Most people would say there is nothing inherently wrong with proof by contradiction. However in many cases, if a direct proof is available, it may be cleaner and easier to understand than a proof by contradiction.

For instance, a direct proof of the implication $P\Rightarrow Q$ might go $$ P\Rightarrow A\Rightarrow B\Rightarrow C\Rightarrow Q,$$ where $A$, $B$, and $C$ are intermediate statements. If there is an error somewhere in the proof, someone might catch it with a line of thinking "Assuming $P$ is true: $A$ looks true, $B$ looks true, but $C$ looks false so I should look for the error in the step $B\Rightarrow C$". On the other hand, a proof by contradiction might go $$ P\text{ and not }Q\Rightarrow A\Rightarrow B\Rightarrow C\Rightarrow \text{contradiction}. $$ Now, the statements $A$, $B$, and $C$ are all contradictory, so it can be harder to catch a mistake.

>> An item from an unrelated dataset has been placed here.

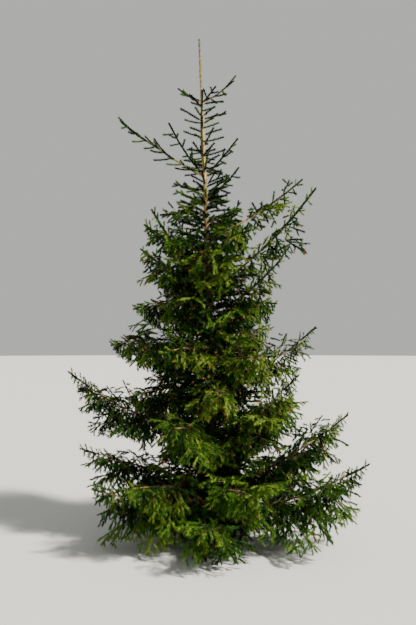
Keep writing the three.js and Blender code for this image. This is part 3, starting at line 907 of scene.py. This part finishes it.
def skeleton(name, kinds, owners_kept, samples):
    """Bare lines of the shoots on some limbs as edges, with what twigs and needles need at each point.
    Each kind comes with its radius at the foot, the share of it that is bare, and its needles' size."""
    lines, thick, size, bushy, tone = [], [], [], [], []
    for kind, foot_radius, start, needle_size in kinds:
        on = kind.kept(np.isin(kind.owners, owners_kept))
        s = mix(start, 1, np.linspace(0, 1, samples))
        at = np.stack([on.point(np.full(len(on.length), value)) for value in s], axis=1)
        lines.append(at)
        stoutness = np.clip(THIN_SHARE + on.length[:, None] / FULL_THICKNESS_LENGTH, 0, 1.25)
        thick.append(mix(foot_radius, 0, s) * stoutness)
        reach = limb_reaches[on.owners][:, None]
        out = lengths((at - trunk_axis(at[..., 2]))[..., :2]) / reach
        hang = limb_hangs[on.owners][:, None]
        inside = np.clip(INSIDE_SLOPE * (1 - out), 0, 1) * hang
        outside = mix(*LIMB_NEEDLES, hang) if kind is limb_ends else mix(*SHOOT_NEEDLES, hang)
        size.append(needle_size * (outside + INSIDE_NEEDLES * inside))
        bushy.append(1 - INSIDE_SPARSE * inside)
        tone.append(np.repeat(dealt_tones(on)[:, None], samples, 1))
    lines = np.concatenate(lines)
    mesh = bpy.data.meshes.new(name)
    mesh.vertices.add(lines.shape[0] * samples)
    mesh.vertices.foreach_set("co", lines.ravel())
    first = np.arange(lines.shape[0] * samples).reshape(-1, samples)
    edges = np.stack([first[:, :-1], first[:, 1:]], axis=-1).reshape(-1, 2)
    mesh.edges.add(len(edges))
    mesh.edges.foreach_set("vertices", edges.ravel())
    for label, values in (("thick", thick), ("size", size), ("bushy", bushy), ("tone", tone)):
        attribute = mesh.attributes.new(label, "FLOAT", "POINT")
        attribute.data.foreach_set("value", np.concatenate(values).ravel())
    mesh.update()
    return in_scene(name, mesh)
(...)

An additional reason your teacher may have said this: this is sometimes a tendency for students first learning about proof techniques to overuse proof by contradiction. Many times I have seen student proofs along the lines "Assume $P$ and not $Q$. Then $P\Rightarrow A\Rightarrow B\Rightarrow Q$, which contradicts the assumption that $Q$ is false. Therefore $P\Rightarrow Q$." This is really a direct proof disguised as proof by contradiction, and it is certainly preferable to write is as a direct proof.

Answer 5

The only people who have problems with proof by contradiction are constructivists who don't accept the law of the excluded middle. In constructivist math, knowing something is not false is not the same as knowing it's true. However, outside of some computer programming and and abstract logic domains, most mathematicians don't use constructivist math. This is because we are seriously, seriously hamstrung in our tools. We can't even use basic things like the intermediate value theorem!